Quote the listing below word for word, stopping after the line that contains "it comes apart.".

▶ [Data segment]

** Start **

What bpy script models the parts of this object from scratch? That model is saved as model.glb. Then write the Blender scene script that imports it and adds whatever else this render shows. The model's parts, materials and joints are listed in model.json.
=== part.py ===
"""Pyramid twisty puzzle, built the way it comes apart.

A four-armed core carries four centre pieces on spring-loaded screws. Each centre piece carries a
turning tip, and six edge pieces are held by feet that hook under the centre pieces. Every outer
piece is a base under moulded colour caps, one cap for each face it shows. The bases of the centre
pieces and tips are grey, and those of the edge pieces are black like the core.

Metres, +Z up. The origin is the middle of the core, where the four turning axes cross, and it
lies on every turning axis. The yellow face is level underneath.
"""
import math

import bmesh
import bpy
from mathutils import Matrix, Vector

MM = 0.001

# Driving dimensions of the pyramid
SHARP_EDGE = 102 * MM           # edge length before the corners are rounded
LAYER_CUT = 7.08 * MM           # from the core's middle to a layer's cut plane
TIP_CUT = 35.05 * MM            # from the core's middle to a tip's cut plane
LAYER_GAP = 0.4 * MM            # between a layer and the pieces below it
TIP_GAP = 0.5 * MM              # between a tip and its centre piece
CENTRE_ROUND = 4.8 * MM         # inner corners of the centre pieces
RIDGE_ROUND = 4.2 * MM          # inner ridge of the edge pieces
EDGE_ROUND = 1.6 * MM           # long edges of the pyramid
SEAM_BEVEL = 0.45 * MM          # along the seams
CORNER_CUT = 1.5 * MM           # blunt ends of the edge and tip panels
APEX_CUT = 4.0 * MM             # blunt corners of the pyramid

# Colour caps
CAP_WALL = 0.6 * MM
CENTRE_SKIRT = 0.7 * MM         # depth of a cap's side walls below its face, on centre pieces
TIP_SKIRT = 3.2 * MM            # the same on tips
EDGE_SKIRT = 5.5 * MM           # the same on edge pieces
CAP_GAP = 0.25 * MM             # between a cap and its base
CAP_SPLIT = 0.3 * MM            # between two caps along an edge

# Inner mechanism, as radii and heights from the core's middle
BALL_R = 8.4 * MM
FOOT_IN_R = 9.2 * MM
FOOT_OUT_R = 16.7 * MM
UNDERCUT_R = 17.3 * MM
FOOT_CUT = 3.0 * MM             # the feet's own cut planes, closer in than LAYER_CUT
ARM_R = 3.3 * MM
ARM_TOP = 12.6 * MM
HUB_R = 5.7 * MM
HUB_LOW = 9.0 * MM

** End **

▶ [Final answer]
What bpy script models the parts of this object from scratch? That model is saved as model.glb. Then write the Blender scene script that imports it and adds whatever else this render shows. The model's parts, materials and joints are listed in model.json.
=== part.py ===
"""Pyramid twisty puzzle, built the way it comes apart.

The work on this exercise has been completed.